Już od listopada w różnych resortach trwają dyskusje dotyczące organizacji i usystematyzowania mechanizmu przyznawania bezpłatnych uprawnień do emisji CO2 dla polskiej elektroenergetyki w latach 2020-2030 - poinformował w czwartek wiceminister środowiska Marcin Korolec.
Przedstawił on posłom sejmowych komisji gospodarki, ochrony środowiska, zasobów naturalnych i leśnictwa podsumowanie październikowego szczytu UE, na którym przyjęto założenia nowego pakietu klimatyczno-energetycznego na lata 2020-2030.
Unijne obowiązki
Przypomniał, że w październiku 2014 r. ustalono, że Unia Europejska do roku 2030 zredukuje emisje CO2 o 40 proc. w stosunku do roku 1990, postanowiono, że w 2030 r. będzie posiadała 27 proc. energii ze źródeł odnawialnych i o 27 proc. zwiększy swoją efektywność energetyczną. Cele dotyczące udziału odnawialnych źródeł energii oraz efektywności energetycznej nie są wiążące na poziomie państw członkowskich.
Wiceminister tłumaczył posłom, że jeżeli w październiku nie ustalono by nowego pakietu energetyczno-klimatycznego, zgodnie z obowiązującymi zasadami pomiędzy rokiem 2020 a 2030 Polsce przypadałoby 1 mld 75 mln uprawnień do emisji tony CO2. - W wyniku ustaleń szczytu w tym okresie między 2020 a 2030 Polsce będzie przysługiwało 1 mld 119 mln, o 44 mln więcej w sytuacji, kiedy ogólna pula jest drastycznie zmniejszona - wskazał.
- Przyjęliśmy następujące założenie negocjacyjne: otóż możemy wyrazić zgodę na wyższe cele europejskie, pod warunkiem, że sytuacja Polski w wyniku tych negocjacji nie zmieni się w stosunku do okresu 2013-2020 - powiedział posłom Korolec.
Nowoczesna energetyka
Wskazał też, że w latach 2020-2030 darmowe uprawnienia dla elektroenergetyki będą stanowiły 40 proc. całej puli pozwoleń emisyjnych. Wyraził przekonanie, że mechanizm ich przyznawania powinien służyć unowocześnieniu polskiej energetyki, a obecnie powinno się rozmawiać sposobie jego funkcjonowania.
Dodał, że zastanowienia wymaga sposób działania funduszu modernizacji energetyki, w którym Polsce przysługuje równowartość 135 mln uprawnień do emisji CO2 w okresie 2020-2030. Jak tłumaczył to fundusz, który będzie zarządzany na poziomie krajowym, ale przy udziale Europejskiego Banku Inwestycyjnego. Szczegóły wciąż czekają na ustalenia m.in. z Komisją Europejską.
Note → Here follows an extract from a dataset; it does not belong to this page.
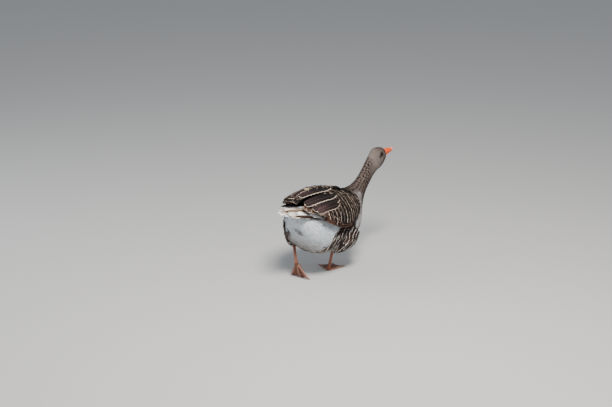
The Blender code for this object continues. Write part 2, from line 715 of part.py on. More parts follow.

Zdaniem Korolca fundusz powinien wspierać małe projekty energetyczne, małą energetykę odnawialną, rozwój sieci, czy energetykę obywatelską.
Wiceminister mówił także o emisjach CO2 poza unijnym systemem handlu emisjami, czyli tymi z budownictwa, rolnictwa i transportu. Nie doszło do precyzyjnych ustaleń - zauważył. Na szczycie postanowiono jedynie, że państwa członkowskie zredukują emisje w tym obszarze do 40 proc. i że poziom tego obciążenia będzie związany z zamożnością danego państwa. Korolec przewiduje, że konkretne zapisy w tej sprawie najprawdopodobniej pojawią się po konferencji klimatycznej w Paryżu, a więc w pierwszej połowie 2016 roku.